Thus, many companies are viewing allogeneic – or off-the-shelf – therapies as a more efficient way to meet cell therapy demand going forward as these potential products are derived from a universal donor and, theoretically, can be scaled-up in the manner of traditional biologics. However, such an approach has its own hurdles including difficulty in stopping the body’s immune rejection of allogenic cells.
So far, there are no allogeneic CAR-T therapies available – the EU did approve the world’s first allogeneic T-Cell immunotherapy in the form of Atara Biotherapeutics’s Ebvallo (tabelecleucel) late last year – but Big Pharma firms including Gilead, Roche, and Pfizer (through its Allogene investment) have made moves in the sector.
But Novartis has not and will not, CEO Vasant Narasimhan told investors at this week’s JP Morgan Healthcare Conference in San Francisco. Instead, the firm is looking to optimize its autologous CAR-T platform as a viable alternative to the production benefits allogeneic could offer.
“We’ve made a real breakthrough on cell therapy manufacturing,” he said, referring to the T-Charge platform launched at the American Society of Hematology Annual Meeting (ASH) in December 2021.
According to the firm, the T-Charge platform preserves T cell stemness (the ability to self-renew and mature, resulting in a product containing greater proliferative potential and fewer exhausted T cells. The CAR-T cell expansion occurs primarily within a patient’s body and so eliminates the need for an extended culture time ex vivo.

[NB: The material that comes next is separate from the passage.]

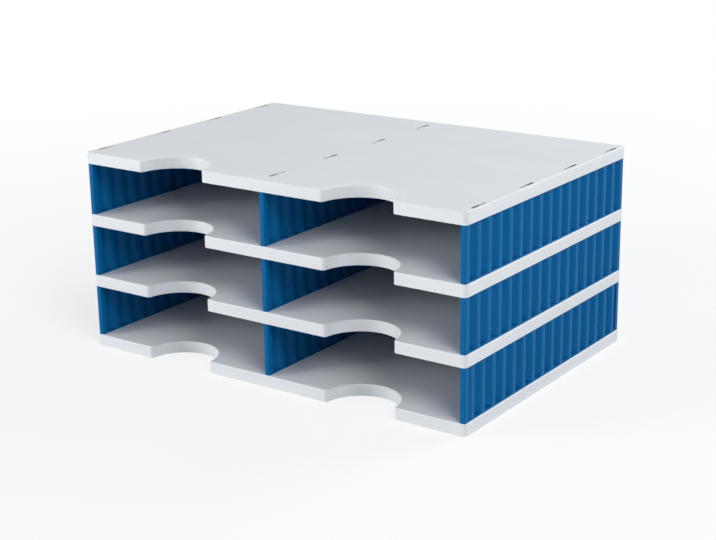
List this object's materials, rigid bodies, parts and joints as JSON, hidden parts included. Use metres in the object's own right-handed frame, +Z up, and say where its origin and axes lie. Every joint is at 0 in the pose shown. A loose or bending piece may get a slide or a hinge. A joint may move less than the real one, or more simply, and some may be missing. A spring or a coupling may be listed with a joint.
{
  "type": "document sorting station",
  "caption": "Open-fronted desk sorting station: flat shelves on ribbed upright walls form wide document compartments with finger cutouts at the front and closed backs.",
  "frame": {"origin": "on the surface that the station stands on, under the middle of its overall box", "axes": "+Z up, +X along the width to the right as seen from the open front, -Y towards the open front"},
  "size_m": [0.485, 0.331, 0.223],
  "materials": {
    "shelf_plastic": "satin moulded",
    "wall_plastic": "satin moulded"
  },
  "bodies": {
    "root": {"bottom_plate": "shelf_plastic", "lower_shelf": "shelf_plastic", "upper_shelf": "shelf_plastic", "top_plate": "shelf_plastic", "left_wall_lower": "wall_plastic", "centre_wall_lower": "wall_plastic", "right_wall_lower": "wall_plastic", "left_wall_middle": "wall_plastic", "centre_wall_middle": "wall_plastic", "right_wall_middle": "wall_plastic", "left_wall_upper": "wall_plastic", "centre_wall_upper": "wall_plastic", "right_wall_upper": "wall_plastic", "left_back_lower": "wall_plastic", "right_back_lower": "wall_plastic", "left_back_middle": "wall_plastic", "right_back_middle": "wall_plastic", "left_back_upper": "wall_plastic", "right_back_upper": "wall_plastic"}
  },
  "joints": []
}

“We believe once we fully optimize it, we can bring it down to a seven-day manufacturing process,” said Narasimhan. “And on seven days, we think that is attractive enough in terms of the scale that we have that we wouldn’t need move into any sort of allo-based technologies.
“We restate the course on autologous-based therapies. We think that we can scale that now at the volumes that you would need,” he continued. “We’ve had multiple rounds of FDA inspections, and we think we’ve now gotten over the hump in terms of really having a sustainable manufacturing model for cell therapies.”